Г.Р. направо и налево твердил о своей любви к России, к царю. Да люби он страну и монарха – он ужаснулся бы того, какой позор на них навлек, удалился бы из столицы в безвестность, в пустыню, в тайгу и оттуда (если он действительно такой чудотворец!) молился об исцелении цесаревича и о спасении России. Но в том-то и дело, что для него важнее всего была собственная власть, собственный грех тщеславия.
Государь, мой дядя Никки, называл его своим другом, но ведь и Спаситель называл своим другом Иуду Искариота, предавшего его!
…Когда все было позади и разразилась гроза, когда Феликса и Дмитрия обвиняли в том, что убийство Г.Р. повлекло за собой революцию, мой муж всегда говорил, что жалеет, что не совершил этого убийства раньше.

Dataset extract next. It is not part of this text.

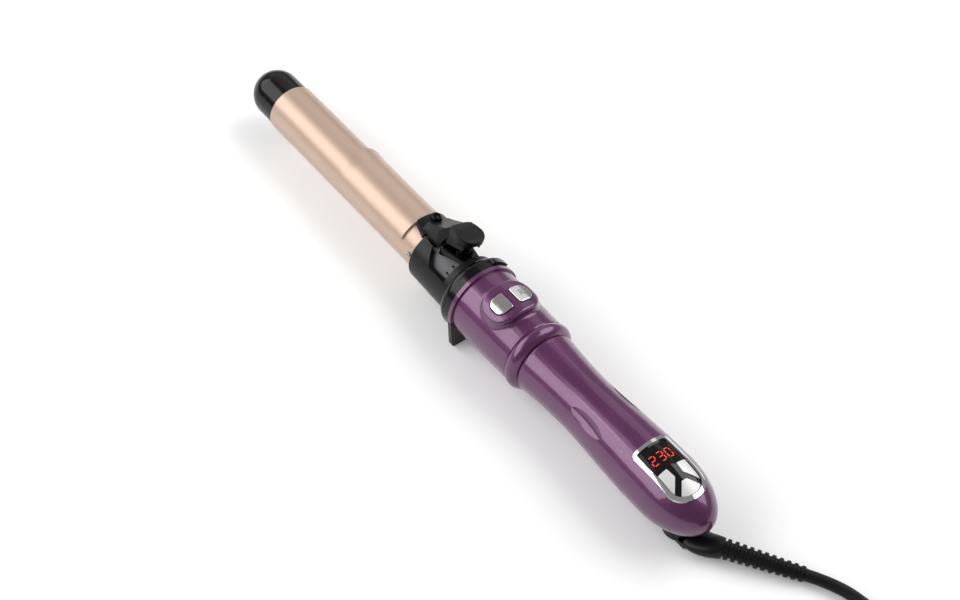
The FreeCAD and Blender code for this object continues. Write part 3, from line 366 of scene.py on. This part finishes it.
AROUND = (1, 0.02, 0.02)      # grain stretched round the tool's long axis
ALONG = (0.03, 1, 1)          # grain stretched along it
CHAMPAGNE = dict(metal=0.4, stretch=(1, 0.1, 0.1), patch=14, bump=4, coat=0.15,
                 coat_roughness=0.3)
METAL = dict(metal=1.0)
TURNED = dict(metal=1.0, stretch=AROUND)
DRAWN = dict(metal=1.0, stretch=ALONG)
FINISHES = {
    # slot: two shades, roughness from and to, grain, and what differs from plain plastic
    "barrel_coat": ((191, 165, 147), (184, 158, 140), (0.30, 0.40), 3000, CHAMPAGNE),
    "clip_coat": ((192, 166, 148), (185, 159, 141), (0.30, 0.40), 3000, CHAMPAGNE),
    "black_gloss": ((6, 6, 7), (11, 11, 12), (0.12, 0.20), 500, dict(bump=3, specular=0.25)),
    "black_plastic": ((9, 9, 10), (15, 15, 16), (0.30, 0.42), 1800, dict(bump=8, specular=0.25)),
    "grey_plastic": ((84, 84, 86), (94, 94, 96), (0.36, 0.46), 1500, dict(bump=8, specular=0.35)),
    "heat_plastic": ((190, 182, 166), (176, 166, 148), (0.50, 0.70), 1200, {}),
    "foot_plastic": ((30, 26, 30), (38, 33, 37), (0.30, 0.40), 1500, dict(bump=6, specular=0.3)),
    "silver_key": ((232, 231, 227), (222, 221, 218), (0.08, 0.16), 1500,
                   dict(metal=1.0, patch=300, bump=2)),
    "chrome_trim": ((238, 238, 240), (228, 228, 231), (0.04, 0.08), 900, dict(metal=1.0, bump=1)),
    "pale_key": ((222, 221, 219), (214, 213, 212), (0.30, 0.40), 1800, dict(metal=0.15, bump=4)),
    "window_black": ((10, 8, 10), (16, 13, 15), (0.05, 0.10), 400, dict(bump=1, specular=0.4)),
    "aluminium": ((190, 190, 190), (170, 170, 172), (0.30, 0.45), 2500, DRAWN),
    "ceramic": ((226, 219, 206), (212, 204, 190), (0.50, 0.70), 1500, {}),
    "steel": ((176, 176, 178), (150, 150, 153), (0.18, 0.34), 2600, TURNED),
    "dark_steel": ((30, 30, 32), (44, 44, 46), (0.28, 0.45), 2200, METAL),
    "bronze": ((170, 122, 78), (150, 104, 64), (0.35, 0.50), 2600, METAL),
    "brass": ((206, 168, 92), (188, 148, 76), (0.20, 0.35), 2400, TURNED),
    "gear_plastic": ((226, 222, 210), (216, 211, 198), (0.40, 0.50), 1200, {}),
    "board_green": ((26, 92, 52), (20, 78, 44), (0.30, 0.42), 1600, dict(patch=220)),
    "part_black": ((24, 24, 26), (36, 36, 38), (0.40, 0.55), 1400, {}),
    "wire_cover": ((222, 219, 210), (210, 206, 196), (0.40, 0.50), 1400, {}),
    "cord_rubber": ((9, 9, 10), (15, 15, 16), (0.38, 0.50), 2200, dict(bump=20, specular=0.2)),
    "tie_black": ((20, 20, 21), (30, 30, 31), (0.50, 0.65), 1800, dict(bump=20)),
    "plug_plastic": ((20, 20, 21), (28, 28, 29), (0.45, 0.60), 2400, dict(bump=30)),
    "plated_pin": ((205, 200, 190), (190, 184, 172), (0.15, 0.30), 2400, DRAWN),
}

PEARL_SHADES, PEARL_PATCH = (rgb(86, 32, 80), rgb(96, 40, 90)), 30
PEARL_METAL, PEARL_ROUGHNESS, PEARL_GRAIN = 0.45, (0.30, 0.38), 900
PEARL_COAT, PEARL_COAT_ROUGHNESS = 0.8, 0.04
# the flakes are real, but their sparkle is a painted glint: a lighter colour mixed into the base
PAINTED_FLAKE_GLINT, FLAKE_SCALE = rgb(196, 140, 190), 4200.0
FLAKE_FROM, FLAKE_GLINT_MOST = 0.72, 0.14   # which flake cells get a painted glint, and how strongly at most
RIPPLE_SCALE, RIPPLE_DETAIL, RIPPLE_MICRONS = 260, 2, 6


def pearl(name):
    """Pearl lacquer: a colour with flakes, their glint painted into it as lighter specks, under a
    clear coat with a faint ripple.
    """
    material, tree, shader, coords = graph(name)
    base = mixed(tree, spread(tree, noise(tree, coords, PEARL_PATCH), 0, 1), *PEARL_SHADES)
    # painted glint: chosen cells are lightened towards the flake colour, standing in for the
    # flakes' sparkle
    cells = node(tree, "ShaderNodeTexVoronoi", {"Vector": coords, "Scale": FLAKE_SCALE})
    painted_glint = node(tree, "ShaderNodeMapRange", {"Value": cells.outputs["Color"],
                                                "From Min": FLAKE_FROM, "From Max": 1.0,
                                                "To Min": 0.0, "To Max": FLAKE_GLINT_MOST})
    colour = mixed(tree, painted_glint.outputs["Result"], base, PAINTED_FLAKE_GLINT)
    tree.links.new(colour, shader.inputs["Base Color"])
    grain = spread(tree, noise(tree, coords, PEARL_GRAIN), *PEARL_ROUGHNESS)
    tree.links.new(grain, shader.inputs["Roughness"])
    bumped(tree, shader, noise(tree, coords, RIPPLE_SCALE, detail=RIPPLE_DETAIL), RIPPLE_MICRONS)
    set_inputs(shader, {"Metallic": PEARL_METAL, "Coat Weight": PEARL_COAT,
                        "Coat Roughness": PEARL_COAT_ROUGHNESS})
    return material


LIT_SHADES, LIT_GRAIN = ((0.9, 0.02, 0.015, 1), (1.0, 0.06, 0.03, 1)), 2600
LIT_STRENGTH, LIT_ROUGHNESS = 0.45, 0.4


def lit(name):
    """The display's glowing figures."""
    material, tree, shader, coords = graph(name)
    colour = mixed(tree, spread(tree, noise(tree, coords, LIT_GRAIN), 0, 1), *LIT_SHADES)
    tree.links.new(colour, shader.inputs["Base Color"])
    tree.links.new(colour, shader.inputs["Emission Color"])
    set_inputs(shader, {"Emission Strength": LIT_STRENGTH, "Roughness": LIT_ROUGHNESS})
    return material


PAPER_SHADES, PAPER_PATCH = ((0.86, 0.86, 0.86, 1), (0.88, 0.88, 0.88, 1)), 60
PAPER_ROUGHNESS, PAPER_GLOW = 0.85, 0.12


def paper(name):
    """White surface with a slight glow, so that it stays white away from the lights."""
    material, tree, shader, coords = graph(name)
    colour = mixed(tree, noise(tree, coords, PAPER_PATCH), *PAPER_SHADES)
    tree.links.new(colour, shader.inputs["Base Color"])
    set_inputs(shader, {"Roughness": PAPER_ROUGHNESS, "Emission Color": WHITE,
                        "Emission Strength": PAPER_GLOW})
    return material


materials = {slot: finish(slot, *entry[:-1], **entry[-1]) for slot, entry in FINISHES.items()}
materials["purple_shell"] = pearl("purple_shell")
materials["lit_red"] = lit("lit_red")

cord.data.materials.append(materials["cord_rubber"])
spring.data.materials.append(materials["dark_steel"])
for letter in letters:
    letter.data.materials.append(materials["steel"])
floor.data.materials.append(paper("floor_white"))
for entry in frame["record"]["subparts"]:
    for place in nodes[entry["node"]].material_slots:
        place.material = materials[entry["material_slot"]]

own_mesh(spring)

bpy.context.view_layer.update()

Да, возможно, если бы он воплотил свой замысел на год раньше, революция была бы остановлена. Но никто другой, только я виновата в том, что случилось убийство тогда, когда оно случилось… В тот последний миг, когда страна уже повисла на краю пропасти и падение уже невозможно было предотвратить.
Моя вина заключалась в том, что я пыталась отговорить своего мужа, умоляла его не обагрять руки кровью. У меня оказались такие слабые нервы… А между тем без моего согласия – безоговорочного согласия помочь ему заманить Г.Р. туда, где Феликс планировал с ним расправиться, – ничего не получилось бы. При всей своей доверительности к Феликсу Г.Р. оставался настороже. Феликса не выносил секретарь «старца», Симанович, «луфший из явреев», как называл его Г.Р., и очень остерегал Г.Р. против «маленького», как они между собой звали князя Юсупова. Поэтому Г.Р. никак и не ловился в сети, раскидываемые моим мужем. Вера Каралли, наущаемая Дмитрием, попыталась очаровать Г.Р., но он удостоил ее лишь сальной усмешки. Он хотел заполучить меня, только меня… И не скрывал этого от Феликса, искренне недоумевая, отчего я не могу проникнуться честью, которая мне может быть оказана.
Вера Каралли была глубоко оскорблена. Потом, как я уже говорила, она попыталась привлечь к себе угасающее внимание публики, сочинив массу нелепостей о том, что в ночь убийства присутствовала в нашем доме, куда сама заманила Г.Р. Ну так это ложь, она в это время оставалась в своем номере в гостинице, под неусыпной слежкой филеров!
У нас с Феликсом начались ссоры. Он был настолько одержим своей идеей спасения России и убийства Г.Р., что уже не мог больше терпеть отсрочки своего замысла. Он говорил мне, что от меня нужно только мое мимолетное присутствие в нашем доме. Я все не соглашалась… Время тянулось, тянулось… Болела наша дочь… Феликс терял терпение. А я смертельно боялась за него, я опасалась, что его могут расстрелять за это, его и Дмитрия, я боялась, что мое имя будет покрыто кровавым позором, что я причиню страшное горе людям, которых любила: я ведь понимала, что мои дядя и тетя будут сражены вестью о смерти Г.Р., и участь Алешеньки, чье здоровье зависело от Г.Р., мучительно тревожила меня… Потом настал тяжелый, унылый декабрь 1916 года, когда к нам в Кокоз, где я была с дочерью, свекром и свекровью, приехал мой отец, вернувшийся в это время с театра военных действий. И я обнаружила, что и мой отец, и родители Феликса – они все были заодно с Феликсом.